The proposed budget includes $15.5 million in general fund reserves. The reserves are $8 million set aside as operating reserve for fiscal stability, cash flow and contingencies; $1.1 million set aside for economic revitalization; $3.2 million in reserve for economic uncertainties and emergencies; and $3.2 million in an undesignated fund balance.

In past years — especially during the Great Recession — the council had balanced budgets but they did so by taking money from reserves to cover gaps that existed between what they planned to spend and what they expected to collect in terms of revenue for the 12-month period the budget covers. They also used $11.4 million in bonus bucks — fees collected from developers to assure sewer allocation certainty for new homes — to bridge gaps as well as using more than $1 million in excise taxes collected on new home construction.

“I’m ecstatic,” Mayor Steve DeBrum said. “This is year one of a balanced budget.”

DeBrum said of not having to backfill the general fund spending needs from reserves as a major milestone.

“I’m very excited to have gotten where we are today,” the mayor added.

The spending plan also includes restoring one-time minor capital or supply requests that had been penciled out of budgets during the past six years due to the recession.

Among the items included this year in the budget are:

• $10,415 for equipment for the Manteca Police Department as part of the Mobile Field Force unit composed of multiple jurisdictions to respond to large crowd incidents.

• $8,000 for fire arson supplies.

• $14,520 for self-contained breathing apparatus for the fire department.

• $8,635 for an ice machine at the Manteca Senior Center.

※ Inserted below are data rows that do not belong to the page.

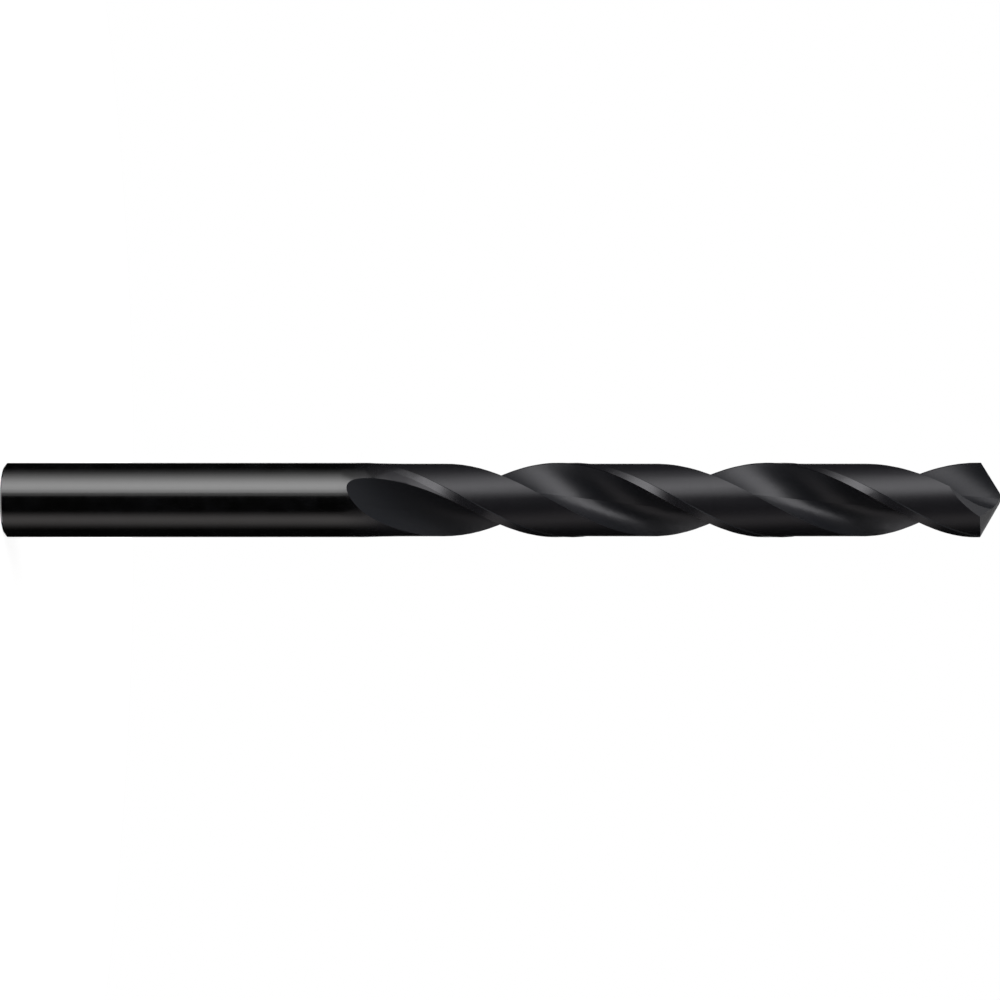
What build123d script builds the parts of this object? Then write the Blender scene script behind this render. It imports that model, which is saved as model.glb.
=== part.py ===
"""Twist drill bit, jobber length, with a parallel shank: one piece of high-speed steel.

The drill stands on its flat shank end, with +Z along its axis from the shank to the point
and the origin at the centre of that end. The cutting lips lie parallel to X. The helix and
the cut are right-hand: a land turns from +X towards +Y as Z rises, with its cutting corner
in front.
"""
from build123d import *
import math
import os

# Bar, in millimetres. The fluted body tapers back from the point to the shank's diameter.
drill_diameter = 10.0
shank_diameter = 9.96
overall_length = 133.0
flute_length = 87.0
taper_setback = 1.0
shank_edge_break = 0.25

# Flutes and lands. Angles are in degrees, counted round the axis.
helix_lead = 56.0
land_span = 84.0
web_at_point = 1.7
web_gain_per_mm = 0.012
heel_face_lean = 28.0
flute_runout = 16.5
runout_heading = 95.0
runout_overlift = 0.2

# Margins, and the body clearance ground behind them.
margin_width = 1.15
body_clearance = 0.14
clearance_setback = 1.3
clearance_runout = 7.0
shoulder_lean = 45.0
heel_overrun = 18.0

# Point: two conical flanks, and a flat that relieves each heel.
point_angle = 118.0
grind_cone_angle = 76.0
grind_reach = 7.0
grind_skew = 0.8
heel_flat_angle = 59.0
heel_flat_behind = 128.0
heel_flat_rise = 0.3
heel_flat_slew = 13.0
heel_flat_offset = 1.7

# How far the cutters overlap the bar, and how their paths are stepped.
overlap = 1.5
seam_turn = 90.0
path_step = 18.0
rake_shares = [0.0, 0.25, 0.5, 0.75, 1.0]
heel_share = 0.75
land_turns = [0, 180]

# Worked out from the dimensions above.
body_radius = drill_diameter / 2
shank_radius = shank_diameter / 2
land_radius = body_radius - body_clearance
flute_span = 180.0 - land_span
flute_end = overall_length - flute_length
flute_full = flute_end + flute_runout
taper_start = flute_end - taper_setback
clearance_full = flute_end + clearance_setback + clearance_runout
half_point = math.radians(point_angle / 2)
half_cone = math.radians(grind_cone_angle / 2)
turn_per_mm = 360.0 / helix_lead


def polar(radius, angle, height=0.0):
    """The point at a radius and an angle about the drill's axis."""
    turn = math.radians(angle)
    return Vector(radius * math.cos(turn), radius * math.sin(turn), height)


def flank_drop(x, y):
    """How far the flank at the +X lip lies under its grinding cone's apex, at (x, y).

    The apex lies across the axis from the lip, on the lip's own slope but skewed ahead of
    it, and that skew gives the flank its relief.
    """
    along = x + grind_reach * math.sin(half_point)
    across = y - web_at_point / 2 - grind_skew
    lean = half_point - half_cone
    spread = math.cos(half_cone) ** 2
    a = spread - math.cos(lean) ** 2
    b = -along * math.sin(lean) * math.cos(lean)
    c = spread * (along ** 2 + across ** 2) - (along * math.sin(lean)) ** 2
    return (-b - math.sqrt(b ** 2 - a * c)) / a


def lip_reach(radius, web):
    """How far along X a lip is at a radius, as the web holds it off the axis."""
    return math.sqrt(radius ** 2 - (web / 2) ** 2)


apex_height = overall_length + flank_drop(0, 0)
corner_reach = lip_reach(body_radius, web_at_point)
corner_height = apex_height - flank_drop(corner_reach, web_at_point / 2)
corner_angle = math.degrees(math.atan2(web_at_point / 2, corner_reach))


def on_helix(outline, height):
    """An outline turned to where the helix has brought the first land's cutting corner."""
    return outline.rotate(Axis.Z, corner_angle + (height - corner_height) * turn_per_mm)


def wheel_lift(travel, arc_length, arc_lift):
    """How far a wheel has lifted: round an arc that rises by arc_lift, then straight on."""
    if travel <= 0:
        return 0.0
    wheel_radius = (arc_length ** 2 + arc_lift ** 2) / (2 * arc_lift)
    if travel <= arc_length:
        return wheel_radius - math.sqrt(wheel_radius ** 2 - travel ** 2)
    return arc_lift + (travel - arc_length) * arc_length / (wheel_radius - arc_lift)


def flute_outline(height):
    """One flute's outline at a height, closed outside the bar.

    The face under the lip is the curve that a straight lip leaves in a cross-section. It
    meets the web square to its radius, where the face towards the next heel takes over.
    """
    web = web_at_point + web_gain_per_mm * (overall_length - max(height, flute_full))
    bar_reach = lip_reach(body_radius, web)
    open_reach = lip_reach(body_radius + overlap, web)
    corner = math.degrees(math.atan2(web / 2, bar_reach))
    turn_per_reach = turn_per_mm / math.tan(half_point)
    rake = []
    for share in rake_shares:
        reach = open_reach * share
        angle = math.degrees(math.atan2(web / 2, reach)) - corner
        angle -= (bar_reach - reach) * turn_per_reach
        rake.append(polar(math.hypot(reach, web / 2), angle, height))
    rake_face = Edge.make_spline(rake, parameters=rake_shares)

    web_angle = 90.0 - corner - bar_reach * turn_per_reach
    heel_line = polar(1.0, flute_span - heel_face_lean)
    heel = polar(land_radius, flute_span, height)
    heel_open = heel + heel_line * overlap
    heel_face = Edge.make_spline(
        [rake[0], heel, heel_open],
        tangents=[polar(1.0, web_angle + 90.0), heel_line],
        parameters=[0.0, heel_share, 1.0],
    )
    crown = polar(body_radius + 2 * overlap, flute_span / 2, height)
    outline = Wire([rake_face, heel_face, ThreePointArc(heel_open, crown, rake[-1])])

    web_lift = body_radius - web / 2 * math.cos(math.radians(runout_heading - web_angle))
    lift = wheel_lift(flute_full - height, flute_runout, web_lift + runout_overlift)
    return on_helix(outline.moved(Location(polar(lift, runout_heading))), height)


def land_sector(height):
    """The part of the bar's outside that one land's clearance takes in, behind its margin."""
    shoulder_rise = body_clearance * math.tan(math.radians(shoulder_lean))
    start = -math.degrees((margin_width + shoulder_rise) / body_radius)
    stop = -land_span - heel_overrun
    middle = (start + stop) / 2
    inner = land_radius - overlap
    outer = body_radius + overlap
    shoulder = polar(1.0, start + shoulder_lean)
    foot = polar(land_radius, start, height)
    below = foot - shoulder * overlap
    above = foot + shoulder * 2 * overlap
    outline = Wire([
        Line(below, above),
        ThreePointArc(above, polar(outer + overlap, middle, height), polar(outer, stop, height)),
        Line(polar(outer, stop, height), polar(inner, stop, height)),
        ThreePointArc(polar(inner, stop, height), polar(inner, middle, height), below),
    ])
    return on_helix(outline, height)


def helical_cutter(outline, start):
    """A cutter that follows the helix from a height to past the point."""
    stop = overall_length + 2 * overlap
    steps = math.ceil((stop - start) * turn_per_mm / path_step)
    heights = [start + (stop - start) * step / steps for step in range(steps + 1)]
    return Solid.make_loft([outline(height) for height in heights])


def bar():
    """The round bar, with its shank end's edge broken, its body tapered and its point square.

    Its seam is turned away from the cutting corners.
    """
    on_end = (Align.CENTER, Align.CENTER, Align.MIN)
    shank = Cylinder(shank_radius, taper_start, align=on_end)
    shank = chamfer(shank.edges().sort_by(Axis.Z)[0], shank_edge_break)
    body = Cone(shank_radius, body_radius, overall_length - taper_start, align=on_end)
    return (shank + Pos(0, 0, taper_start) * body).rotate(Axis.Z, seam_turn)


def clearance_waste():
    """What relieving one land takes off: its sector, down to a round core.

    The core widens past the bar along a wheel's arc, where the clearance runs out.
    """
    wheel_radius = (clearance_runout ** 2 + body_clearance ** 2) / (2 * body_clearance)
    low = clearance_full - clearance_runout - overlap
    wide = land_radius + wheel_radius - math.sqrt(wheel_radius ** 2 - (clearance_full - low) ** 2)
    high = overall_length + 3 * overlap
    foot = Vector(land_radius, 0, clearance_full)
    arc = TangentArc(foot, Vector(wide, 0, low), tangent=Vector(0, 0, -1))
    sides = Polyline(arc @ 1, (0, 0, low), (0, 0, high), (land_radius, 0, high), foot)
    core = revolve(make_face([arc, sides]), Axis.Z)
    return helical_cutter(land_sector, low + overlap / 2) - core


def flank_waste():
    """What grinding the +X lip's flank takes off: the tip outside the grinding cone.

    The tip is taken one diameter deep, and the cone's base lies clear below that.
    """
    floor = (Align.CENTER, Align.CENTER, Align.MIN)
    tip = Cylinder(body_radius + overlap, drill_diameter + 2 * overlap, align=floor)
    apex = (Align.CENTER, Align.CENTER, Align.MAX)
    cone_height = grind_reach + 2 * drill_diameter
    cone = Cone(cone_height * math.tan(half_cone), 0, cone_height, align=apex)
    apex_x = -grind_reach * math.sin(half_point)
    apex_y = web_at_point / 2 + grind_skew
    lean = math.degrees(half_point - half_cone)
    cone = Pos(apex_x, apex_y, apex_height) * Rot(Y=-lean) * cone
    return Pos(0, 0, overall_length - drill_diameter) * tip - cone


def heel_waste():
    """What relieving the +X land's heel takes off, up to the wheel's side by the chisel edge.

    The wheel is taken as a block that clears the bar on every other side.
    """
    size = 2 * drill_diameter
    wheel = Box(size, size, size, align=(Align.CENTER, Align.MIN, Align.MIN))
    heading = corner_angle - heel_flat_behind
    lean = Rot(Z=heading) * Rot(Y=heel_flat_angle) * Rot(Z=-heel_flat_slew)
    return Pos(0, 0, overall_length + heel_flat_rise) * lean * Pos(0, heel_flat_offset, 0) * wheel


def drill_bit():
    """The finished drill: flutes milled, lands relieved, then the point ground."""
    cutters = [
        helical_cutter(flute_outline, flute_end - overlap),
        clearance_waste(),
        flank_waste(),
        heel_waste(),
    ]
    drill = bar()
    for cutter in cutters:
        for turn in land_turns:
            drill = drill - cutter.rotate(Axis.Z, turn)
    return drill


os.makedirs("parts", exist_ok=True)
export_step(drill_bit(), "parts/drill_bit.step")
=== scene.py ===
"""Looks for the twist drill bit: black-oxide steel in a white studio.

The drill stands on its shank end, as it was modelled. The camera lies on its side and looks
square at the drill, so that the point is at the right of the picture.
"""
import math
from collections import namedtuple

import bmesh
import bpy
from mathutils import Matrix, Vector


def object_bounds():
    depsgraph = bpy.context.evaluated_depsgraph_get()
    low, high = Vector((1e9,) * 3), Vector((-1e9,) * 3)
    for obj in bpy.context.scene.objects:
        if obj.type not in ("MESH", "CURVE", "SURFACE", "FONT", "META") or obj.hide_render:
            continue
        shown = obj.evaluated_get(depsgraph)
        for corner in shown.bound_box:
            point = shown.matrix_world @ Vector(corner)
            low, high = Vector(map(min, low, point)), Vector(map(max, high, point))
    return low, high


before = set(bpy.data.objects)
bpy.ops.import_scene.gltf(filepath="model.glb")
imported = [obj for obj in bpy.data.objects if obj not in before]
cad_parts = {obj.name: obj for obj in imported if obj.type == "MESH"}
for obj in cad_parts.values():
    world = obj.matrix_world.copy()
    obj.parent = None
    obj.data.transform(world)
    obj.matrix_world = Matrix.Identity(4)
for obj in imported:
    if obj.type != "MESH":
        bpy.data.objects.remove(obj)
cad_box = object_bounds()

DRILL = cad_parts["drill_bit"]

# The view and the studio, in metres, as everything that is placed.
LENGTH = round(cad_box[1][2], 3)        # the mesh ends a hair short of the point
UP_HEADING = math.radians(185.9)        # the picture's up, counted round the drill's axis
IN_VIEW = 0.13375                       # length of drill that fills the picture's width
TIP_IN_VIEW = 0.5008                    # where the point is, in widths from the middle
CAMERA_AWAY = 0.35
NEAREST_SEEN = 0.01
LIGHTS_AWAY = 0.6
LIGHTS_TALL = 1.6
STRIPS = 12                             # narrow lamps that make up one softbox
FLAGS_AWAY = 0.9
FLAGS_RISE = 1.2                        # the cloth's height above and below the drill's middle
FLAGS_TURN = 165                        # degrees to either side of the camera
FLAGS_FOLDS = 40
FLOOR_RADIUS = 0.12
FLOOR_DROP = 0.00002                    # keeps the floor clear of the shank's end face
FLOOR_GLOW = (0.86, 1.0)                # under the drill, and from where its shadow has gone
GLOW_RADII = (0.02, 0.10)
WORLD_LIGHT = 0.1
WHITE = (1, 1, 1, 1)

# Where the looks of the drill's faces change, each as the start and the end of a ramp. Lengths
# are millimetres from the shank end or off the axis. Leans are cosines.
MM_PER_METRE = 1000.0
HELIX_LEAD = 56.0
BODY_START = (44.0, 53.0)
FLUTE_START = (44.0, 45.0)
FLUTE_RADII = (4.78, 4.72)
FLUTE_LEAN = (0.992, 0.980)             # of a face to the way straight out from the axis
SHOULDER_RADII = (4.84, 4.86)
MARGIN_HEADING = math.radians(65.5)     # the margins' middle, with the helix unwound
MARGIN_EDGES = (0.970, 0.975)           # cosine of twice the turn from that middle
POINT_START = (125.0, 126.0)
POINT_LEAN = (0.62, 0.70)               # of a face to the axis
RUNOUT_COLOUR_END = (52.0, 66.0)
RUNOUT_ROUGH_END = (46.0, 68.0)
RUNOUT_INDEX_END = (50.0, 68.0)
FLUTE_TIP = (120.0, 130.0)

# How each face is finished. The index of refraction sets how strongly its oxide shines.
Finish = namedtuple("Finish", "colour rough index")
SHANK = Finish((0.002, 0.002, 0.002, 1), 0.15, 2.4)
LAND = Finish((0.016, 0.0155, 0.019, 1), 0.34, 1.75)
MARGIN = Finish(LAND.colour, 0.26, 2.0)
RUNOUT = Finish((0.021, 0.0225, 0.027, 1), 0.75, 1.3)
FLUTE = Finish((0.014, 0.015, 0.019, 1), 0.37, 1.8)
POINT = Finish((0.020, 0.020, 0.022, 1), 0.46, 1.42)
SHOULDER_INDEX = 1.3
FLUTE_TIP_LOSS = 0.25                   # off the flute's index by the point
SHANK_SHINE = WHITE
BODY_SHINE = (0.97, 0.96, 1, 1)
CLOUD_COLOUR = (0.020, 0.021, 0.024, 1)
CLOUD_LEVELS = (0.35, 0.75)
CLOUD_SHARE = 0.25
CLOUD_FINENESS = 0.35                   # waves of noise per millimetre, as the next three
RING_FINENESS = (0.1, 0.1, 3.0)         # along X, Y and the axis
STREAK_FINENESS = 3.0                   # across the flute
STREAK_DRAG = 0.06                      # along it
MARK_LEVELS = (0.3, 0.7)
MARK_ROUGH = 0.012
MARK_DEPTH = 0.00001
MARK_STRENGTHS = (0.015, 0.06)          # on turned faces, and in the milled flutes

picture_right = Vector((0, 0, 1))
picture_up = Vector((math.cos(UP_HEADING), math.sin(UP_HEADING), 0))
to_camera = Vector((-picture_up.y, picture_up.x, 0))
middle = Vector((0, 0, LENGTH - TIP_IN_VIEW * IN_VIEW))


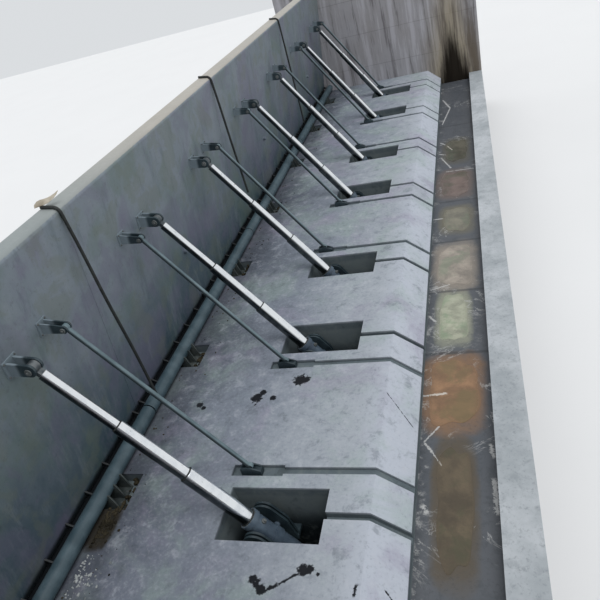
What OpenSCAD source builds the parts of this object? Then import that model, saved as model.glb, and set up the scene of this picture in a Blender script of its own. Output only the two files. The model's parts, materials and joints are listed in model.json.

• $15,000 for library books.

The city also is continuing to subsidize Manteca recreation programs to the tune of $200,000 and subsidizing reduced senior and youth golf play at the golf course for $155,000.

The budget also includes:

• funding for employee wage increases ranging from 2.2 to 3 percent based on the negotiated Memoranda of Understanding expiring on June 30, 2015.

• projected increases for employee wages and compensation based on council direction regarding current negotiations.

• moving a police captain position from the Public Safety Endowment Fund.

• hiring a police officer, a community service officer, and a booking officer for the Manteca Police Department.

• adding a parks/golf maintenance technician.

And if the council adopts a budget at the public hearing planned for the June 16 meeting it will mark the earliest time in at least 25 years that a municipal budget has been adopted.